-- BEGIN Material supplied --

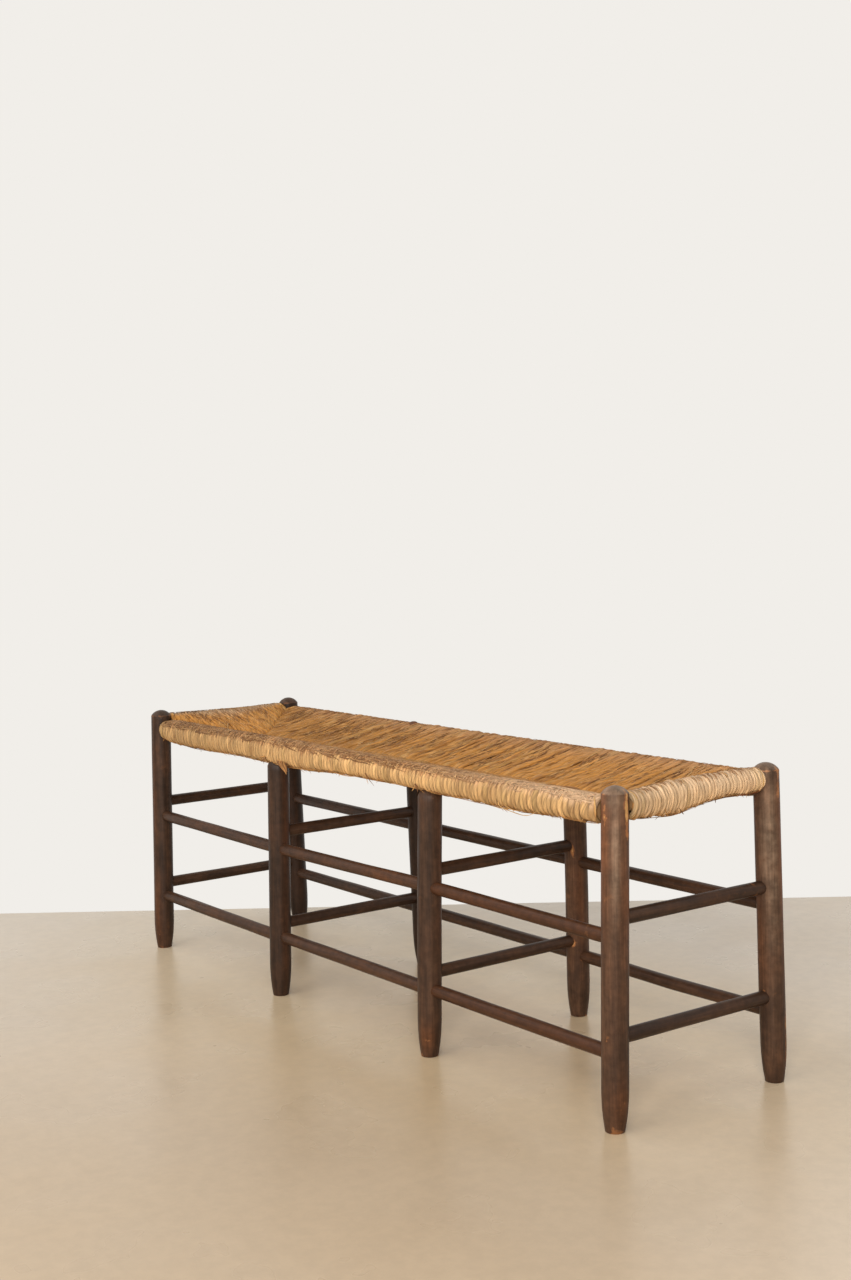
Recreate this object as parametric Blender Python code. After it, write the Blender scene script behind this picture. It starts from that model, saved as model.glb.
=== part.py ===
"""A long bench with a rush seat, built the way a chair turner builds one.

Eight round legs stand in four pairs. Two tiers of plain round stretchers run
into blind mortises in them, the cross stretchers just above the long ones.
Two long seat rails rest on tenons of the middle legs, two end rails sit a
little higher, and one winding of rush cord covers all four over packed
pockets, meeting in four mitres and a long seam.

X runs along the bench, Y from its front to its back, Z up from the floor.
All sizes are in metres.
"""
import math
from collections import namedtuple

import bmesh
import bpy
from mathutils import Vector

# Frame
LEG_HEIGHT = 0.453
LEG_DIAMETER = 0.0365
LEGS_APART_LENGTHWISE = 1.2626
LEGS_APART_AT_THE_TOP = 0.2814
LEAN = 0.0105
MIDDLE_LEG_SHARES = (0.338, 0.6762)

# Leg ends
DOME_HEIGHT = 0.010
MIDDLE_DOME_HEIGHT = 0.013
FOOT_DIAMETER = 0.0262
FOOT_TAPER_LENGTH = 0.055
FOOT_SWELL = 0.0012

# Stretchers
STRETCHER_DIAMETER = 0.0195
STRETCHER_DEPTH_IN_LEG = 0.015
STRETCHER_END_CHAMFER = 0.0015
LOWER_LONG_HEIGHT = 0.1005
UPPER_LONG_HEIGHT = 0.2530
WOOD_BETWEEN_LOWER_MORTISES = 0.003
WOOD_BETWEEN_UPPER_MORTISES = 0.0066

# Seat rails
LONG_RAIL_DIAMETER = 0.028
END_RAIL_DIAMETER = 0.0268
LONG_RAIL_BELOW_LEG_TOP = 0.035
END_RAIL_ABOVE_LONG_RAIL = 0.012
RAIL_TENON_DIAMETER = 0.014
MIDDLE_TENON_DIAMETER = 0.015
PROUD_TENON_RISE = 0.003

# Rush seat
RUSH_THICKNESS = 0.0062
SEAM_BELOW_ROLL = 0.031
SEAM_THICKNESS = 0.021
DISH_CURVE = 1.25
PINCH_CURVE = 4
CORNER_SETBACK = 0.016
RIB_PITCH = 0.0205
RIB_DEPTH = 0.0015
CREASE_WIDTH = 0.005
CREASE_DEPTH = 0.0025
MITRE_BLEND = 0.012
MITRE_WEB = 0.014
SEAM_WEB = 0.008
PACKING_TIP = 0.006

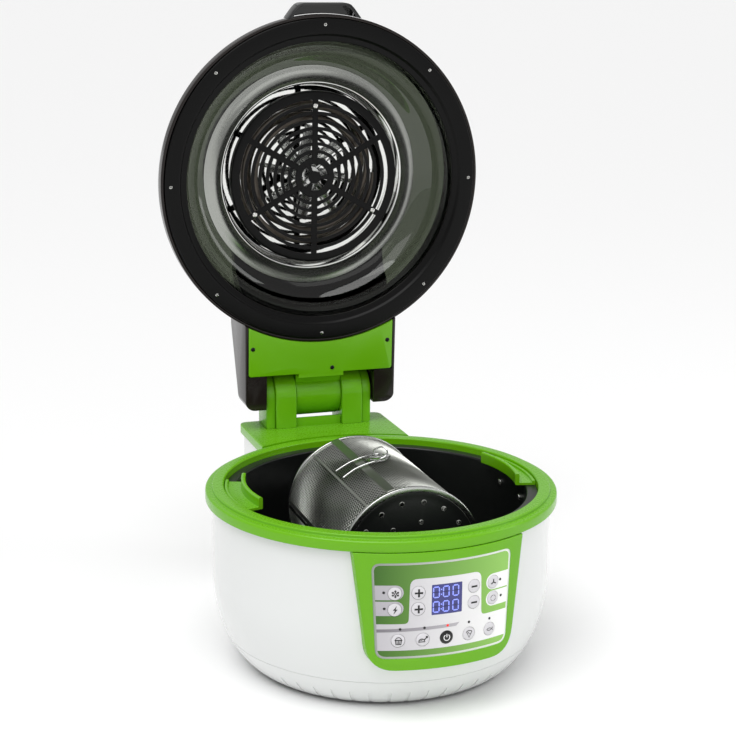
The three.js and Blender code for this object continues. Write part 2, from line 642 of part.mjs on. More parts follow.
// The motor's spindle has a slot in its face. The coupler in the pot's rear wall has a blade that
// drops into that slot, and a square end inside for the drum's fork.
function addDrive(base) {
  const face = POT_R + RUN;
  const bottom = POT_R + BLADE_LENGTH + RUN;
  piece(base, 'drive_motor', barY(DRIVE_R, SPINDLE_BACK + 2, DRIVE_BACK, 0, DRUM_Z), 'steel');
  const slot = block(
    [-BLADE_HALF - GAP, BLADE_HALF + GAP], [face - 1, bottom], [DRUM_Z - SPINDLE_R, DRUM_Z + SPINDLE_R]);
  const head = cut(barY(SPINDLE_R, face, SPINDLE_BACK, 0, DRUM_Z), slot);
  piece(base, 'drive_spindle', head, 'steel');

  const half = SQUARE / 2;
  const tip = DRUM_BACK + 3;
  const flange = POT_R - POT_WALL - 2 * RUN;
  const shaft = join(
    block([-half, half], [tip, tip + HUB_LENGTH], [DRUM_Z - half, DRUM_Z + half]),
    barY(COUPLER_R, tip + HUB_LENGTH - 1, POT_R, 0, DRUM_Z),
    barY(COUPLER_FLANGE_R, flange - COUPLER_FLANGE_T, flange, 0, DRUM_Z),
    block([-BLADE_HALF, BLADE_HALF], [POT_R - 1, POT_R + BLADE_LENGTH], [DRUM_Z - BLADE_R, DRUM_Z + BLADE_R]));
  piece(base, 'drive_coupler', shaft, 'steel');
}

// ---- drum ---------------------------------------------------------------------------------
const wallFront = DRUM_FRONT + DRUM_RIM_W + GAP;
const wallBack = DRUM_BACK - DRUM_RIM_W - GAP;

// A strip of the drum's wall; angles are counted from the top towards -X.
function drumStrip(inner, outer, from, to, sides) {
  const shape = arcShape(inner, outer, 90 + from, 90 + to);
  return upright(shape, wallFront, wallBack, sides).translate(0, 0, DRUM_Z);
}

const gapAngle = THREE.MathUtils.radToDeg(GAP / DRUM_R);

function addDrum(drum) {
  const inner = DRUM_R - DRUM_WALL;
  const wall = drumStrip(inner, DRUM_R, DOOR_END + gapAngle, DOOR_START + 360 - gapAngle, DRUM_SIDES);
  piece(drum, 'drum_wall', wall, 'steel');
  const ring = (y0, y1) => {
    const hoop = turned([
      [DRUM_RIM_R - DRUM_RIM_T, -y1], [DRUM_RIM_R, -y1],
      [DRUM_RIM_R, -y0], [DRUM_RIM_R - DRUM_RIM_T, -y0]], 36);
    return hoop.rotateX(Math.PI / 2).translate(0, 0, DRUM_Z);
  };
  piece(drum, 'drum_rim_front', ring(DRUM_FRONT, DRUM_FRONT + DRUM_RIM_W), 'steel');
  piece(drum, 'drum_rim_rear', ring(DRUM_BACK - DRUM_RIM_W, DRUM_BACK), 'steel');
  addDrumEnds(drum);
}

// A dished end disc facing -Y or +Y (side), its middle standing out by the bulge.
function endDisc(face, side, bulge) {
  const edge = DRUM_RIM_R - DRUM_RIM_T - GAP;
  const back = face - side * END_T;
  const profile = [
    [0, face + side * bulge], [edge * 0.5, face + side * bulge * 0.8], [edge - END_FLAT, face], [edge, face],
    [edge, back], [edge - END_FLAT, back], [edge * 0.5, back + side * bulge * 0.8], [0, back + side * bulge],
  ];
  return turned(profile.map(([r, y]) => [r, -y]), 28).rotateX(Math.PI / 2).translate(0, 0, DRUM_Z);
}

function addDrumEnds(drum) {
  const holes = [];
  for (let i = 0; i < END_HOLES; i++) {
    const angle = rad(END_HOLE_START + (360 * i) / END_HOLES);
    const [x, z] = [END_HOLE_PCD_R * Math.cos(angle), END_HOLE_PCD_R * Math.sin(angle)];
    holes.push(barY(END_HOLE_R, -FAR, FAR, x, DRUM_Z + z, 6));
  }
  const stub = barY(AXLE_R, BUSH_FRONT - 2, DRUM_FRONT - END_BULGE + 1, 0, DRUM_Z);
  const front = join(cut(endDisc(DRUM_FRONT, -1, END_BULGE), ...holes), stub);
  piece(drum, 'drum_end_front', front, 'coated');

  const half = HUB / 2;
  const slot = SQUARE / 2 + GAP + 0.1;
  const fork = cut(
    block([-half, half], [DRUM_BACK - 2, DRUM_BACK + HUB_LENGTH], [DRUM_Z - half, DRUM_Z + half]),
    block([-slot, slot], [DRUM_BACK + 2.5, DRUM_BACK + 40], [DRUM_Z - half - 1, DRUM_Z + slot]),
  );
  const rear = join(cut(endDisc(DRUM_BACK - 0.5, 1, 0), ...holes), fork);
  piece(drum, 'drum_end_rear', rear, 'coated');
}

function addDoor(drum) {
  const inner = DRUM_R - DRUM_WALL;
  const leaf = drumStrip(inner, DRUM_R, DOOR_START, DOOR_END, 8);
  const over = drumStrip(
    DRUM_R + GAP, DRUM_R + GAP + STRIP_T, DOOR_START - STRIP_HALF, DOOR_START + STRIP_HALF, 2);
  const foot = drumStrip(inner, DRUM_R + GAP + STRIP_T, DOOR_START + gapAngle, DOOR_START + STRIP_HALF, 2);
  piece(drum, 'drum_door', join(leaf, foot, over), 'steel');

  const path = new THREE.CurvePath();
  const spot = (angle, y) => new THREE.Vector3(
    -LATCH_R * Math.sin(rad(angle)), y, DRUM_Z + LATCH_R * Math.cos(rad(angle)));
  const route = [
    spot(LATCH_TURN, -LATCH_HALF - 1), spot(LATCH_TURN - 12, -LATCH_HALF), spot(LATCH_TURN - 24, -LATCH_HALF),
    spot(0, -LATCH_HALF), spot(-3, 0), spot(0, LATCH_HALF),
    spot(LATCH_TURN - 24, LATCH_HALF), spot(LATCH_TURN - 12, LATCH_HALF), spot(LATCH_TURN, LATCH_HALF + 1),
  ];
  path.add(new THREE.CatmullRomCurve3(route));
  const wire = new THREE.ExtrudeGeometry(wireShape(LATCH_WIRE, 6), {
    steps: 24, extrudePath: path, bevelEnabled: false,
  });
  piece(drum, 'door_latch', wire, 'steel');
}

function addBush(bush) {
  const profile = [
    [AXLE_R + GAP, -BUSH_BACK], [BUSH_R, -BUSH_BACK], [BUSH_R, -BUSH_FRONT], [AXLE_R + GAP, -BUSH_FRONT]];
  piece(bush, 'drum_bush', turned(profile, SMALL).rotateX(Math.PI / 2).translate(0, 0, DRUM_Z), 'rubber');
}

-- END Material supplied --

To do: Taking the material above, extract exactly and only the lines from the line with "The three.js and" to the line with "const gapAngle = THREE.MathUtils.radToDeg(GAP", inclusive of both.

Written solution:
The three.js and Blender code for this object continues. Write part 2, from line 642 of part.mjs on. More parts follow.
// The motor's spindle has a slot in its face. The coupler in the pot's rear wall has a blade that
// drops into that slot, and a square end inside for the drum's fork.
function addDrive(base) {
  const face = POT_R + RUN;
  const bottom = POT_R + BLADE_LENGTH + RUN;
  piece(base, 'drive_motor', barY(DRIVE_R, SPINDLE_BACK + 2, DRIVE_BACK, 0, DRUM_Z), 'steel');
  const slot = block(
    [-BLADE_HALF - GAP, BLADE_HALF + GAP], [face - 1, bottom], [DRUM_Z - SPINDLE_R, DRUM_Z + SPINDLE_R]);
  const head = cut(barY(SPINDLE_R, face, SPINDLE_BACK, 0, DRUM_Z), slot);
  piece(base, 'drive_spindle', head, 'steel');

  const half = SQUARE / 2;
  const tip = DRUM_BACK + 3;
  const flange = POT_R - POT_WALL - 2 * RUN;
  const shaft = join(
    block([-half, half], [tip, tip + HUB_LENGTH], [DRUM_Z - half, DRUM_Z + half]),
    barY(COUPLER_R, tip + HUB_LENGTH - 1, POT_R, 0, DRUM_Z),
    barY(COUPLER_FLANGE_R, flange - COUPLER_FLANGE_T, flange, 0, DRUM_Z),
    block([-BLADE_HALF, BLADE_HALF], [POT_R - 1, POT_R + BLADE_LENGTH], [DRUM_Z - BLADE_R, DRUM_Z + BLADE_R]));
  piece(base, 'drive_coupler', shaft, 'steel');
}

// ---- drum ---------------------------------------------------------------------------------
const wallFront = DRUM_FRONT + DRUM_RIM_W + GAP;
const wallBack = DRUM_BACK - DRUM_RIM_W - GAP;

// A strip of the drum's wall; angles are counted from the top towards -X.
function drumStrip(inner, outer, from, to, sides) {
  const shape = arcShape(inner, outer, 90 + from, 90 + to);
  return upright(shape, wallFront, wallBack, sides).translate(0, 0, DRUM_Z);
}

const gapAngle = THREE.MathUtils.radToDeg(GAP / DRUM_R);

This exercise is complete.